Similarly, courts have applied "undue prejudice" narrowly and only in the context of parallel litigation or government investigations. Delay alone—the principal concern for civil litigants with respect to an automatic discovery stay—has been held insufficient to constitute undue prejudice, according to the Southern District of New York. As set forth in Brigham v.

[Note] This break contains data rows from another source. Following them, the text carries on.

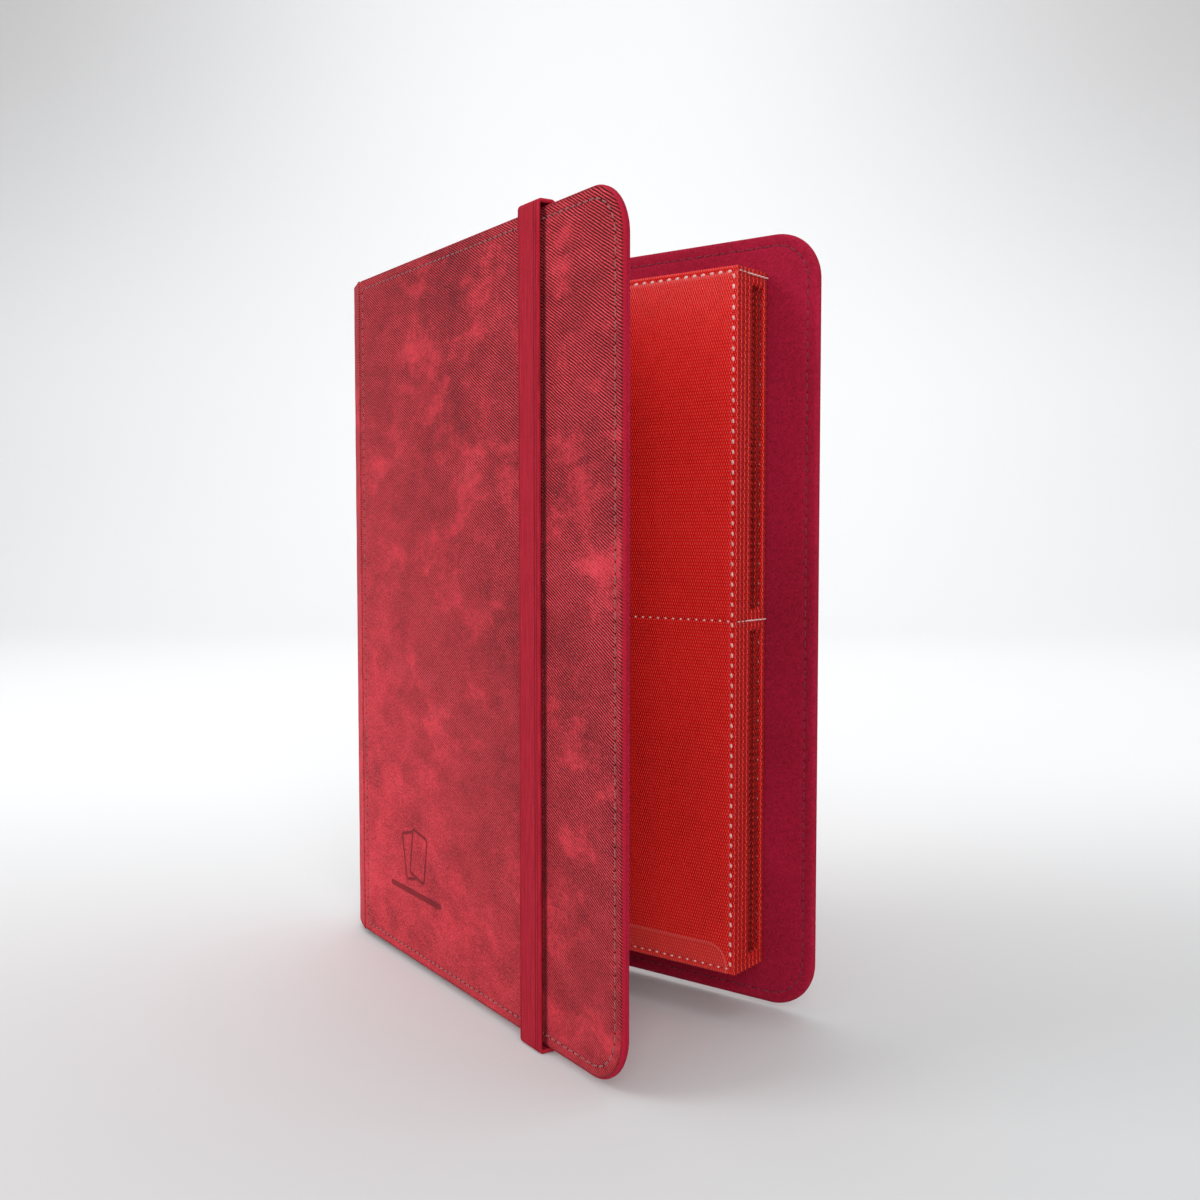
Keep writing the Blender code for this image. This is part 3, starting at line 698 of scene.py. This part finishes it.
# ================================================================ covers
LEATHER_PROFILE = [
    (9.0, 2.70), (7.2, 2.70), (5.6, 2.70), (4.9, 2.695), (4.4, 2.67), (4.0, 2.63), (3.7, 2.60), (3.5, 2.59),
    (3.3, 2.60), (3.0, 2.63), (2.6, 2.68), (2.2, 2.70), (1.7, 2.69), (1.25, 2.64), (0.88, 2.54), (0.58, 2.40),
    (0.34, 2.21), (0.17, 2.00), (0.06, 1.78), (0.0, 1.58), (0.02, 1.44), (0.12, 1.375), (0.5, 1.36), (1.0, 1.36),
]
LINING_PROFILE = [
    (9.0, 0.0), (6.0, 0.0), (4.9, 0.01), (4.3, 0.04), (3.9, 0.08), (3.5, 0.11), (3.1, 0.08), (2.7, 0.04),
    (2.2, 0.01), (1.6, 0.01), (1.1, 0.05), (0.7, 0.14), (0.42, 0.28), (0.22, 0.46), (0.10, 0.68), (0.05, 0.95),
    (0.06, 1.18), (0.16, 1.31), (0.5, 1.345), (1.0, 1.345),
]
front_box = (10.2, 175.2, Z0, Z1)
back_box = (-76.0, 89.0, Z0, Z1)
COVER_R = (R_FORE, R_FORE, R_SPINE, R_SPINE)
NF = (-SI, -CO, 0.0)


def cover(prefix, body, box, place, out, leather, shift):
    inn = tuple(-c for c in out)
    skin, (seam, total, count) = shell(f"{prefix}_skin", box, COVER_R, LEATHER_PROFILE, place, leather, pucker=0.14, probe=out, shift=shift)
    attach(skin, body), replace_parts(skin, f"{prefix}_leather"), skin
    inner, _ = shell(f"{prefix}_lining_skin", box, COVER_R, LINING_PROFILE, place, LINING, pucker=-0.10, probe=inn)
    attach(inner, body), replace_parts(inner, f"{prefix}_lining"), inner
    top = stitches(f"{prefix}_outer_stitches", [(seam, True, count)], place, 2.66, 1, [THREAD, HOLE], width=0.44, height=0.20,
                   length_share=0.74, dip=0.16, hole=0.26, hole_lift=-0.13 + 0.02, seed=3)
    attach(top, body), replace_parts(top, f"{prefix}_needle_thread"), top
    low = stitches(f"{prefix}_inner_stitches", [(seam, True, count)], place, 0.04, -1, [THREAD_IN, HOLE], width=0.42, height=0.18,
                   length_share=0.74, dip=0.16, hole=0.17, hole_lift=-0.09 + 0.02, seed=4)
    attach(low, body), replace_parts(low, f"{prefix}_bobbin_thread"), low


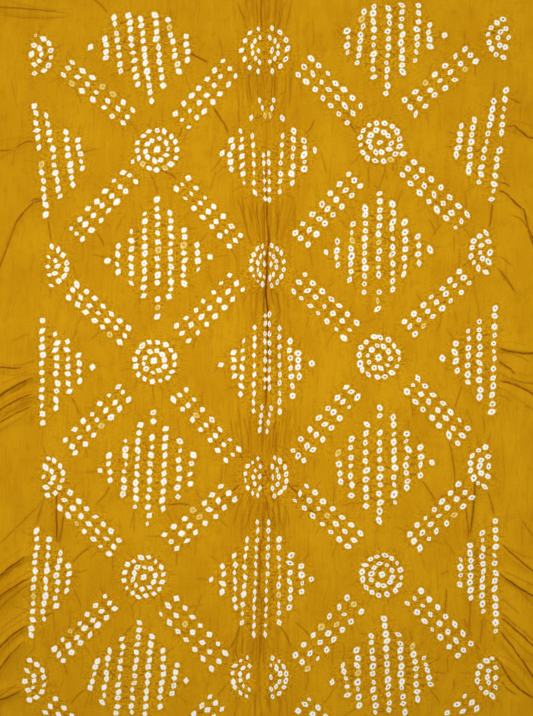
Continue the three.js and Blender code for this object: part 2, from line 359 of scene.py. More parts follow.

Royal Bank of Canada, No. 08 Civ. 4431, 2009 WL 935684 (S.D.N.Y. April 7, 2009), District Judge William Pauley found that "undue prejudice means 'improper or unfair treatment amounting to something less than irreparable harm.'" It "does not arise 'from a delay in the gathering of evidence or the development of settlement or litigations postures[.]'"
Although it may be tough to satisfy, the high threshold for lifting the PSLRA automatic stay of discovery is appropriate given the potentially exorbitant costs of discovery and the concomitant risks of coercive settlements.
In 1995, Congress addressed this issue as it relates to major corporations. Today, it is time for the Federal Rules of Civil Procedure to grant those same protections to all litigants—not just big business. Though doing so could delay the resolution of some meritorious cases, by providing district judges with discretion to allow particularized discovery, as in the PSLRA and CPLR 3214(b), those unintended consequences could be drastically reduced. Additionally, a mandatory stay of discovery pending a motion to dismiss would reduce the number of meritless lawsuits filed, reduce discovery costs for parties dragged into frivolous litigation, and ultimately promote a fairer judicial system where litigants are not forced to decide between spending money in discovery or spending money to settle a meritless case. Amending the Federal Rules of Civil Procedure to conform with the PSLRA and the CPLR will go a long way toward achieving those goals.
Russell Yankwitt is the founder of Yankwitt LLP. Dina Hamerman is a commercial litigator at the firm. Brian Looser, an intern, assisted in the preparation of this article.